## Required task
Your task is to copy a single run of lines that starts at the line with "# Screw holes, with" and stops at the line with "obj.data.transform(world)", keeping both ends. Copy nothing else.

*****

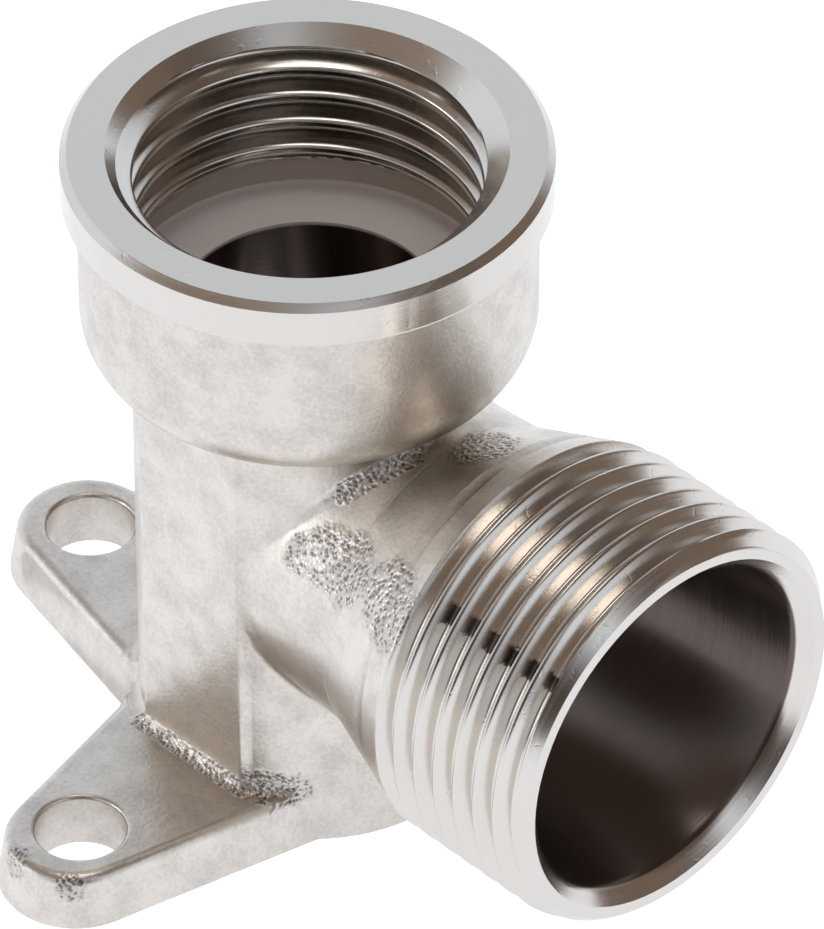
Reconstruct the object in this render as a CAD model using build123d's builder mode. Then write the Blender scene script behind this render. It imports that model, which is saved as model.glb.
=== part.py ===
from build123d import *
import math
import os

# Heights above the wall face, along the socket axis
socket_height = 41.0
outlet_axis_height = 17.3

# Socket: turned collar, forged cup and G 1/2 inside thread, plain at its crest diameter
collar_diameter = 26.4
collar_length = 2.6
collar_edge = 0.4
cup_diameter = 24.7
cup_floor_thickness = 2.5
cup_floor_inset = 0.45
socket_thread_crest = 18.63
socket_thread_root = 20.96
socket_mouth_diameter = 21.5
seat_depth = 10.9
relief_length = 1.6

# Column: round, with a flat pad on both sides that face along Y
column_diameter = 19.2
pad_spread = 18.3
pad_width = 7.6
pad_bevel_angle = 60.0
pad_bevel_length = 0.9
pad_edge_radius = 0.25
pad_root_radius = 0.8

# Branch and outlet, with an M24 x 1.5 outside thread, plain at its crest diameter
outlet_reach = 28.0
branch_root_diameter = 17.7
branch_end_diameter = 19.1
branch_length = 10.9
neck_start = 13.1
neck_end = 15.3
neck_diameter = 21.9
neck_radius = 0.8
outlet_thread_crest = 23.9
outlet_lead_in = 0.55

# Waterway, drilled from both mouths, and the bore and seat for the pipe end in the outlet
socket_waterway_diameter = 14.2
outlet_waterway_diameter = 13.8
drill_point_angle = 118.0
outlet_bore_diameter = 19.0
outlet_bore_depth = 13.4
outlet_seat_cone = 1.0

# Wall plate: two ears across the outlet and one behind it
plate_thickness = 3.5
ear_end_radius = 4.4
ear_end_overhang = 0.35
ear_root_radius = 8.45
ear_draft_angle = 9.0
side_hole_spacing = 35.0
back_hole_reach = 18.0
screw_hole_diameter = 5.0
screw_hole_edge = 0.25
ear_edge_radius = 0.65
wall_edge_radius = 0.4

# Radii that the forging die leaves in the inside corners
crotch_radius = 1.0
cup_root_radius = 0.25
foot_radius = 0.75

# Room left between the foot blend and the rounded edges of the ears
foot_margin = 0.1

column_radius = column_diameter / 2
ear_draft = plate_thickness * math.tan(math.radians(ear_draft_angle))
collar_radius = collar_diameter / 2
cup_radius = cup_diameter / 2
pad_reach = pad_spread / 2
seat_height = socket_height - seat_depth
cup_floor_height = seat_height - cup_floor_thickness
cup_floor_radius = column_radius - cup_floor_inset
cup_bottom_radius = cup_radius - cup_floor_radius
column_top = cup_floor_height + cup_bottom_radius
bevel_run = pad_bevel_length * math.cos(math.radians(pad_bevel_angle))
bevel_fall = pad_bevel_length * math.sin(math.radians(pad_bevel_angle))
branch_slope = (branch_end_diameter - branch_root_diameter) / 2 / branch_length
neck_profile_start = branch_length - neck_radius
neck_profile_root = branch_end_diameter / 2 - neck_radius * branch_slope
thread_rise = (outlet_thread_crest - neck_diameter) / 2
relief_top = seat_height + relief_length
relief_step = (socket_thread_root - socket_thread_crest) / 2
mouth_bevel = (socket_mouth_diameter - socket_thread_crest) / 2
waterway_bottom = outlet_axis_height - outlet_waterway_diameter / 2
drill_point_depth = socket_waterway_diameter / 2 / math.tan(math.radians(drill_point_angle / 2))
bore_end = outlet_reach - outlet_bore_depth
blend_reach = column_radius + foot_radius + foot_margin
outlet_axis = Axis((0, 0, outlet_axis_height), (1, 0, 0))
outlet_plane = Plane((0, 0, outlet_axis_height), x_dir=(1, 0, 0), z_dir=(0, -1, 0))
side_holes = [(0, -side_hole_spacing / 2), (0, side_hole_spacing / 2)]
back_holes = [(-back_hole_reach, 0)]
side_ear_reach = side_hole_spacing / 2 + ear_end_overhang
side_ear_ends = [(0, -side_ear_reach), (0, side_ear_reach)]
back_ear_ends = [(-back_hole_reach - ear_end_overhang, 0)]

# Largest distance at which two places count as the same, and as next to each other
tolerance = 0.01
reach = 0.6


def same(first, second):
    return abs(first - second) < tolerance


def distance_from_socket_axis(shape):
    middle = shape.position_at(0.5) if isinstance(shape, Edge) else shape.center()
    return math.hypot(middle.X, middle.Y)


# Outline of the column across its axis
with BuildSketch() as column_section:
    Circle(column_radius)
    with Locations((0, column_radius + pad_reach), (0, -column_radius - pad_reach)):
        Rectangle(column_diameter, column_diameter, mode=Mode.SUBTRACT)
    with BuildLine():
        Polyline(
            (-pad_width / 2, pad_reach),
            (pad_width / 2, pad_reach),
            (pad_width / 2 + bevel_run, pad_reach - bevel_fall),
            (pad_width / 2 + bevel_run, bevel_fall - pad_reach),
            (pad_width / 2, -pad_reach),
            (-pad_width / 2, -pad_reach),
            (-pad_width / 2 - bevel_run, bevel_fall - pad_reach),
            (-pad_width / 2 - bevel_run, pad_reach - bevel_fall),
            close=True,
        )
    make_face()
    pad_corners = column_section.vertices().filter_by(lambda v: same(abs(v.Y), pad_reach))
    fillet(pad_corners, radius=pad_edge_radius)
    pad_roots = column_section.vertices()
    pad_roots = pad_roots.filter_by(lambda v: same(distance_from_socket_axis(v), column_radius))
    fillet(pad_roots, radius=pad_root_radius)

# Ears with drafted sides and their wall-side edge rounded, and the sliver that rounding the other
# edge takes off
ears = []
ear_slivers = []
for ear_ends in (side_ear_ends, back_ear_ends):
    with BuildPart() as ear:
        for level, inset in ((0, 0), (plate_thickness, ear_draft)):
            with BuildSketch(Plane.XY.offset(level)):
                Circle(ear_root_radius - inset)
                with Locations(*ear_ends):
                    Circle(ear_end_radius - inset)
                make_hull()
        loft(ruled=True)
        fillet(ear.edges().group_by(Axis.Z)[0], radius=wall_edge_radius)
    ears.append(ear.part)

    with BuildPart() as ear_sliver:
        add(ear.part)
        with BuildPart(mode=Mode.SUBTRACT) as rounded_ear:
            add(ear.part)
            fillet(rounded_ear.edges().group_by(Axis.Z)[-1], radius=ear_edge_radius)
        with BuildSketch(Plane.XZ):
            with BuildLine():
                Polyline(
                    (0, plate_thickness - 2 * ear_edge_radius),
                    (blend_reach + 2 * ear_edge_radius, plate_thickness - 2 * ear_edge_radius),
                    (blend_reach, plate_thickness),
                    (0, plate_thickness),
                    close=True,
                )
            make_face()
        revolve(axis=Axis.Z, mode=Mode.SUBTRACT)
    ear_slivers.append(ear_sliver.part)

with BuildPart() as elbow_body:
    # Round core of the column
    with BuildSketch():
        Circle(column_radius)
    extrude(amount=column_top)
    fillet(elbow_body.edges().group_by(Axis.Z)[0], radius=wall_edge_radius)

    # Tapered branch, and the blend where it meets the column
    with BuildSketch(outlet_plane):
        with BuildLine():
            Polyline(
                (0, 0),
                (0, branch_root_diameter / 2),
                (branch_length, branch_end_diameter / 2),
                (branch_length, 0),
                close=True,
            )
        make_face()
    revolve(axis=outlet_axis)
    crotch = elbow_body.edges().filter_by(GeomType.BSPLINE)
    fillet(crotch, radius=crotch_radius)

    # Neck and outlet
    with BuildSketch(outlet_plane):
        with BuildLine():
            Polyline(
                (neck_profile_start, 0),
                (neck_profile_start, neck_profile_root),
                (branch_length, branch_end_diameter / 2),
                (neck_start, neck_diameter / 2),
                (neck_end, neck_diameter / 2),
                (neck_end + thread_rise, outlet_thread_crest / 2),
                (outlet_reach - outlet_lead_in, outlet_thread_crest / 2),
                (outlet_reach, outlet_thread_crest / 2 - outlet_lead_in),
                (outlet_reach, 0),
                close=True,
            )
        outlet_profile = make_face()
        branch_end = outlet_profile.vertices().filter_by(lambda v: same(v.X, branch_length))
        neck_shoulder = outlet_profile.vertices().filter_by(lambda v: same(v.X, neck_start))
        fillet(branch_end + neck_shoulder, radius=neck_radius)
    revolve(axis=outlet_axis)

    # Flat pads of the column, from inside the wall plate up to the cup
    with BuildSketch(Plane.XY.offset(plate_thickness / 2)):
        with Locations((0, column_radius + pad_reach), (0, -column_radius - pad_reach)):
            Rectangle(pad_width, column_diameter)
    extrude(amount=column_top, mode=Mode.SUBTRACT)
    with BuildSketch(Plane.XY.offset(plate_thickness / 2)):
        add(column_section.sketch)
    extrude(amount=column_top - plate_thickness / 2)

    # Cup with its rounded bottom, and the turned collar
    with BuildSketch(Plane.XZ):
        with BuildLine():
            Polyline(
                (0, column_top),
                (cup_radius, column_top),
                (cup_radius, socket_height - collar_length),
                (collar_radius, socket_height - collar_length),
                (collar_radius, socket_height - collar_edge),
                (collar_radius - collar_edge, socket_height),
                (0, socket_height),
                close=True,
            )
        make_face()
        with BuildLine():
            Polyline(
                (cup_radius, column_top),
                (0, column_top),
                (0, cup_floor_height),
                (cup_floor_radius, cup_floor_height),
            )
            RadiusArc((cup_floor_radius, cup_floor_height), (cup_radius, column_top), -cup_bottom_radius)
        make_face()
    revolve(axis=Axis.Z)
    cup_root = elbow_body.edges()
    cup_root = cup_root.filter_by_position(Axis.Z, cup_floor_height - reach, cup_floor_height + reach)
    cup_root = cup_root.filter_by(lambda e: distance_from_socket_axis(e) < cup_floor_radius + reach)
    fillet(cup_root, radius=cup_root_radius)

    # Ears, the blend at the foot of the column, and the rounding along the ears
    for ear_blank in ears:
        add(ear_blank)
    foot = elbow_body.edges()
    foot = foot.filter_by_position(Axis.Z, plate_thickness - tolerance, plate_thickness + tolerance)
    foot = foot.filter_by(lambda e: distance_from_socket_axis(e) < column_radius + reach)
    fillet(foot, radius=foot_radius)
    for sliver in ear_slivers:
        add(sliver, mode=Mode.SUBTRACT)

    # Thread core, relief and seat of the socket, and the waterway below it
    with BuildSketch(Plane.XZ):
        with BuildLine():
            Polyline(
                (0, waterway_bottom - drill_point_depth),
                (socket_waterway_diameter / 2, waterway_bottom),
                (socket_waterway_diameter / 2, seat_height),
                (socket_thread_root / 2, seat_height),
                (socket_thread_root / 2, relief_top),
                (socket_thread_crest / 2, relief_top + relief_step),
                (socket_thread_crest / 2, socket_height - mouth_bevel),
                (socket_mouth_diameter / 2, socket_height),
                (0, socket_height),
                close=True,
            )
        make_face()
    revolve(axis=Axis.Z, mode=Mode.SUBTRACT)

    # Seat, bore and waterway of the outlet
    with BuildSketch(outlet_plane):
        with BuildLine():
            Polyline(
                (0, 0),
                (0, outlet_waterway_diameter / 2),
                (bore_end, outlet_waterway_diameter / 2),
                (bore_end, outlet_bore_diameter / 2),
                (outlet_reach - outlet_seat_cone, outlet_bore_diameter / 2),
                (outlet_reach, outlet_bore_diameter / 2 + outlet_seat_cone),
                (outlet_reach, 0),
                close=True,
            )
        make_face()
    revolve(axis=outlet_axis, mode=Mode.SUBTRACT)

    # Screw holes, with their edges broken on both faces
    with Locations(*side_holes, *back_holes):
        Hole(screw_hole_diameter / 2, depth=plate_thickness * 3)
    rims = elbow_body.edges().filter_by(GeomType.CIRCLE)
    rims = rims.filter_by(lambda e: same(e.radius, screw_hole_diameter / 2))
    fillet(rims, radius=screw_hole_edge)

os.makedirs("parts", exist_ok=True)
elbow_body.part.label = "elbow_body"
export_step(elbow_body.part, "parts/elbow_body.step")
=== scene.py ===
"""Looks of the wall plate elbow: cut threads, nickel plating, studio and camera.

Sizes are in millimetres unless a name says otherwise, and are turned into
metres where a mesh, a lamp or the camera takes them.
"""
import logging
import math
from collections.abc import Mapping
from dataclasses import dataclass, field
from enum import Enum
from functools import reduce
from typing import Any

import bmesh
import bpy
from mathutils import Matrix, Vector


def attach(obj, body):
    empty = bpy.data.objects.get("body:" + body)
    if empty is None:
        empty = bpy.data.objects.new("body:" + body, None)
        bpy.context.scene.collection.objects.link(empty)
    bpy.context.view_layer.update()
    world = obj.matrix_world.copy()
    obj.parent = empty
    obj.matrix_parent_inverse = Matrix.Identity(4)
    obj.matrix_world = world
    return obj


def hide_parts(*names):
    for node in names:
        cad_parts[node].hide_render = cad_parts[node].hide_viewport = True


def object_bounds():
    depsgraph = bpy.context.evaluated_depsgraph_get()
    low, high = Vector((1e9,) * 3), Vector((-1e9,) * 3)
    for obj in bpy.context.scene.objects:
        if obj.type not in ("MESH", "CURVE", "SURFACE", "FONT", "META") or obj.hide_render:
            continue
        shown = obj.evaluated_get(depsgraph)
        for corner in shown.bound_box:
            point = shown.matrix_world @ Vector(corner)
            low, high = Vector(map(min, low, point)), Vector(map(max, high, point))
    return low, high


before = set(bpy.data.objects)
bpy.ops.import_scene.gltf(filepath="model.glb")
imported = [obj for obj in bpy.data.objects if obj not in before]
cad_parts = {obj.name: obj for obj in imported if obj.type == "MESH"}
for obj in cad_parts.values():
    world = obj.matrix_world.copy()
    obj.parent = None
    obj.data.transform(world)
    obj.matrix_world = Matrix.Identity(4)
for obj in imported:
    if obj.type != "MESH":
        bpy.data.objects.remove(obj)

bpy.context.view_layer.update()
cad_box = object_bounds()

log = logging.getLogger("wall_plate_elbow")

MM = 0.001
Colour = tuple[float, float, float]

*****

## Correct answer
    # Screw holes, with their edges broken on both faces
    with Locations(*side_holes, *back_holes):
        Hole(screw_hole_diameter / 2, depth=plate_thickness * 3)
    rims = elbow_body.edges().filter_by(GeomType.CIRCLE)
    rims = rims.filter_by(lambda e: same(e.radius, screw_hole_diameter / 2))
    fillet(rims, radius=screw_hole_edge)

os.makedirs("parts", exist_ok=True)
elbow_body.part.label = "elbow_body"
export_step(elbow_body.part, "parts/elbow_body.step")
=== scene.py ===
"""Looks of the wall plate elbow: cut threads, nickel plating, studio and camera.

Sizes are in millimetres unless a name says otherwise, and are turned into
metres where a mesh, a lamp or the camera takes them.
"""
import logging
import math
from collections.abc import Mapping
from dataclasses import dataclass, field
from enum import Enum
from functools import reduce
from typing import Any

import bmesh
import bpy
from mathutils import Matrix, Vector


def attach(obj, body):
    empty = bpy.data.objects.get("body:" + body)
    if empty is None:
        empty = bpy.data.objects.new("body:" + body, None)
        bpy.context.scene.collection.objects.link(empty)
    bpy.context.view_layer.update()
    world = obj.matrix_world.copy()
    obj.parent = empty
    obj.matrix_parent_inverse = Matrix.Identity(4)
    obj.matrix_world = world
    return obj


def hide_parts(*names):
    for node in names:
        cad_parts[node].hide_render = cad_parts[node].hide_viewport = True


def object_bounds():
    depsgraph = bpy.context.evaluated_depsgraph_get()
    low, high = Vector((1e9,) * 3), Vector((-1e9,) * 3)
    for obj in bpy.context.scene.objects:
        if obj.type not in ("MESH", "CURVE", "SURFACE", "FONT", "META") or obj.hide_render:
            continue
        shown = obj.evaluated_get(depsgraph)
        for corner in shown.bound_box:
            point = shown.matrix_world @ Vector(corner)
            low, high = Vector(map(min, low, point)), Vector(map(max, high, point))
    return low, high


before = set(bpy.data.objects)
bpy.ops.import_scene.gltf(filepath="model.glb")
imported = [obj for obj in bpy.data.objects if obj not in before]
cad_parts = {obj.name: obj for obj in imported if obj.type == "MESH"}
for obj in cad_parts.values():
    world = obj.matrix_world.copy()
    obj.parent = None
    obj.data.transform(world)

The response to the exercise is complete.